Goodness does it try, though. Sitting in the front, velocity reduced and with the six-layer roof with its aerodynamics-enhancing French-seams in place, it is whisper quiet. You hear no engine noise, no wind noise and not even any hum from the enormous Goodyear tyres.

Such is the glory of a 6.6-litre twin-turbo engine, which summons up genuinely effortless urge from barely more than tickover. This is a quick car (0-100km/h can be done in just 5sec), but it never shouts about it, helped by an eight-speed automatic gearbox that uses data from satellites to help determine the right ratio for any given situation.

So while the Dawn and Wraith (and Ghost sedan) share a platform, 80 per cent of the Dawn’s panels are new, including a windscreen that is lower, a rear window line made “faster” (designer speak for less steeply angled) and a more snug roofline to reduce the glass-area-to-door ratio.

The sills are thicker to allow for body strengthening and there are hidden roll hoops behind the rear headrests that pop out in the event of what would have to be a stupendously enormous car crash.
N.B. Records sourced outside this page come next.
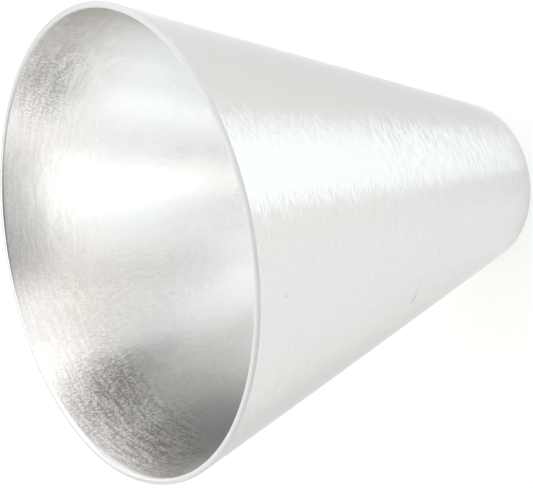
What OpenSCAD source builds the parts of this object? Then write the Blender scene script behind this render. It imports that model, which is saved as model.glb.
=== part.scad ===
// Spun aluminium cone, open at both ends.
// One sheet is spun over a tapered mandrel, so the wall is even and follows the taper inside
// and out. Both ends are then trimmed square to the axis. The wide edge is burnished round on
// the outside and lightly eased inside, and the narrow edge is only deburred.
// The cone stands on its narrow end, with its axis on Z and the wide mouth upward.

/* [Cone] */
// Outside diameter of the wide end as it is trimmed, before its edge is rounded, in millimetres
wide_od = 152.4; // [130:0.1:180]
// Outside diameter of the narrow end as it is trimmed
narrow_od = 63.5; // [50:0.1:80]
// Length along the axis, from rim to rim
cone_len = 165; // [120:1:240]
// Thickness of the sheet, measured square to it
wall = 2; // [1.8:0.1:3]

/* [Wide edge] */
// Radius that is burnished on the outside of the wide edge
wide_outer_radius = 0.8; // [0.3:0.1:1]
// Radius that is eased on the inside of the wide edge
wide_inner_radius = 0.35; // [0.1:0.05:0.5]

/* [Narrow edge] */
// Radius that deburring leaves on both sides of the narrow edge
narrow_radius = 0.3; // [0.1:0.05:0.6]

/* [Hidden] */

// Facets round the axis, for the preview only
$fn = 256;
// Straight steps that draw each rounded edge
edge_steps = 10;

// Angle between the wall and the axis
taper = atan((wide_od - narrow_od) / 2 / cone_len);
// Width of the sheet where it is cut square to the axis
edge_width = wall / cos(taper);

// Corners of the wall's section, as [radius, height]
narrow_outside = [narrow_od / 2, 0];
wide_outside = [wide_od / 2, cone_len];
wide_inside = [wide_od / 2 - edge_width, cone_len];
narrow_inside = [narrow_od / 2 - edge_width, 0];

// Unit vector from one point towards another
function towards(from, to) = (to - from) / norm(to - from);

// Points of an arc that rounds a corner of the section and runs smoothly into both sides
function rounded(before, corner, after, radius) =
    let (
        side_in = towards(corner, before),
        side_out = towards(corner, after),
        half_angle = acos(side_in * side_out) / 2,
        centre = corner + towards([0, 0], side_in + side_out) * radius / sin(half_angle),
        run = radius / tan(half_angle),
        first = corner + side_in * run - centre,
        last = corner + side_out * run - centre,
        sweep = 180 - 2 * half_angle
    )
    [for (step = [0 : edge_steps])
        let (angle = sweep * step / edge_steps)
        centre + (first * sin(sweep - angle) + last * sin(angle)) / sin(sweep)];

// Section of the wall, for turning about the axis
module wall_section() {
    polygon(concat(
        rounded(narrow_inside, narrow_outside, wide_outside, narrow_radius),
        rounded(narrow_outside, wide_outside, wide_inside, wide_outer_radius),
        rounded(wide_outside, wide_inside, narrow_inside, wide_inner_radius),
        rounded(wide_inside, narrow_inside, narrow_outside, narrow_radius)
    ));
}

// The whole cone, which is one piece of metal
module spun_cone() {
    color("silver")
        rotate_extrude()
            wall_section();
}

spun_cone();
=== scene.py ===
import math

import bpy
from mathutils import Matrix, Vector


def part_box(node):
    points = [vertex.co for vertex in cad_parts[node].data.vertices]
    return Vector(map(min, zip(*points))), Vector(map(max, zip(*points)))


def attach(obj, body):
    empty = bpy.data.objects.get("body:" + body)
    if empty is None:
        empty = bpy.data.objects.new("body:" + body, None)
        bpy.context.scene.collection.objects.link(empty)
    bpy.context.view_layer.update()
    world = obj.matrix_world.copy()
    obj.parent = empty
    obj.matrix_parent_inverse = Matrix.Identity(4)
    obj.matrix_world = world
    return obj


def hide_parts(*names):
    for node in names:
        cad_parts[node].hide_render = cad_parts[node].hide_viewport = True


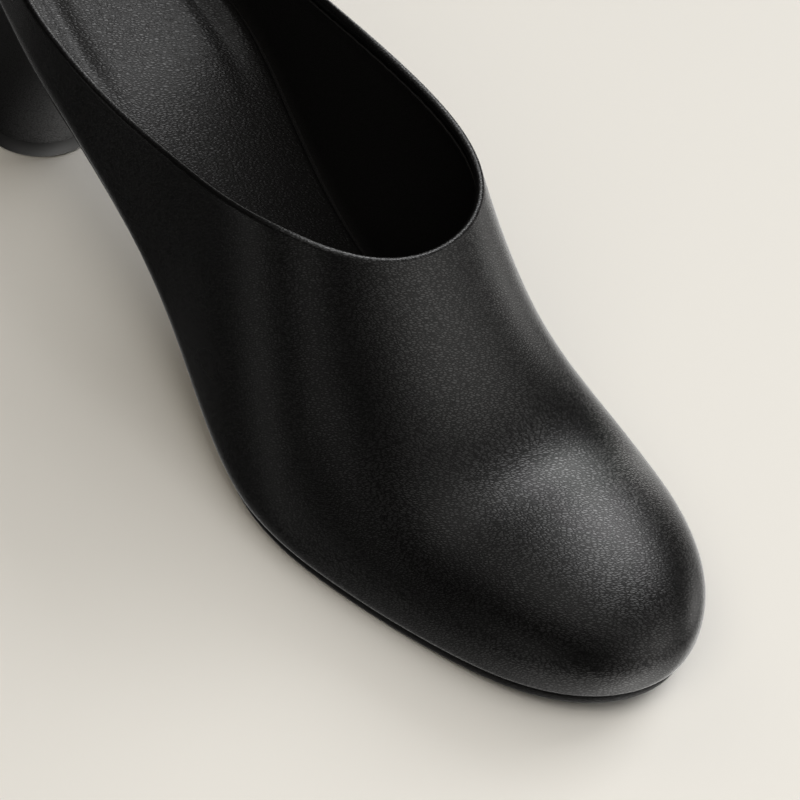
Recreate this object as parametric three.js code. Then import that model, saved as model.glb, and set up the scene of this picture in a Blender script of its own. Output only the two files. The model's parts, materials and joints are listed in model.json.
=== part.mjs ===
// A backless heeled shoe, a mule, for the right foot, in millimetres.
// +X points to the toe, +Y to the wearer's left (the inner side of the foot) and +Z up.
// The floor is z = 0. The sizes below start at the back of the heel, and the finished
// group is moved so that its box is centred on the origin.

import * as THREE from "three";
import { mergeVertices } from "three/addons/utils/BufferGeometryUtils.js";

// Driving sizes of the last and the sole
const LENGTH = 242;          // back of the heel to the tip of the toe, in plan
const BALL_WIDTH = 72;       // sum of the two half widths that the outline table is written in
const TOE_SWING = 4.9;       // how far the toe's middle line bends to the inner side
const SEAT_RISE = 49.6;      // feather line above the floor where the seat ends
const SEAT_SLOPE = 0.184;    // rise of the seat towards the back, per millimetre
const TOE_SPRING = 6.5;      // lift of the feather line at the tip of the toe

// Thicknesses and clearances
const WALL = 2;              // upper with its lining
const SOLE = 3.7;            // outsole
const SEAM = 0.3;            // gap between pieces that are glued in the real shoe
const MARGIN = 6;            // width of the upper that is turned under the insole
const FOOTBED = 5.6;         // top of the insole above the feather line
const FOOTBED_ROUND = 1.3;   // rounding of the insole's edges
const TIP = 5;               // rubber top piece of the heel
const TIP_CHAMFER = 0.7;     // lower edge of the top piece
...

The Spirit of Ecstasy mascot that sits 12mm higher so she can be seen by those in the back seats.

Ah yes, the back seats. This is not a two-plus-two, but a full four-seater, able to fit one six-footer behind another with knee room and headroom (roof up) to spare. Unlike many convertibles, the rear seats also have a generous backrest angle, rather than perching their occupants bolt upright; it really is luxuriously comfortable back there.

Note, too, the small rear windscreen, designed to increase the sense of intimacy when travelling in the back, which is sure to be heightened when Rolls devises a way to fit its starlight headliner into the canvas roof (the current fibre optics don’t like being folded).

Impressively, the roof folds away into the same space as a BMW 2 Series convertible’s, meaning the boot is big enough to carry a couple of medium-size cases. Its operation takes 22 seconds and can be performed at speeds up to 30mph.

Finessing this process took a year, which you can believe when you note how quietly the lid unfurls compared with anything you can buy from BMW, Mercedes or even Bentley.

Not that there is an equivalent BMW, Mercedes or Bentley, mind. Not for the price (from $669,000 in New Zealand), not for the size and not for the sheer presence the Dawn has.

The jury’s still out on just how magical a Dawn might feel on a wet Wednesday in the UK, but on the open, flowing, sun-drenched roads around Stellenbosch it delivers an experience that could genuinely be described as unparallelled.

-Telegraph Group Ltd


The Rolls-Royce Dawn is available in New Zealand from the middle of this year.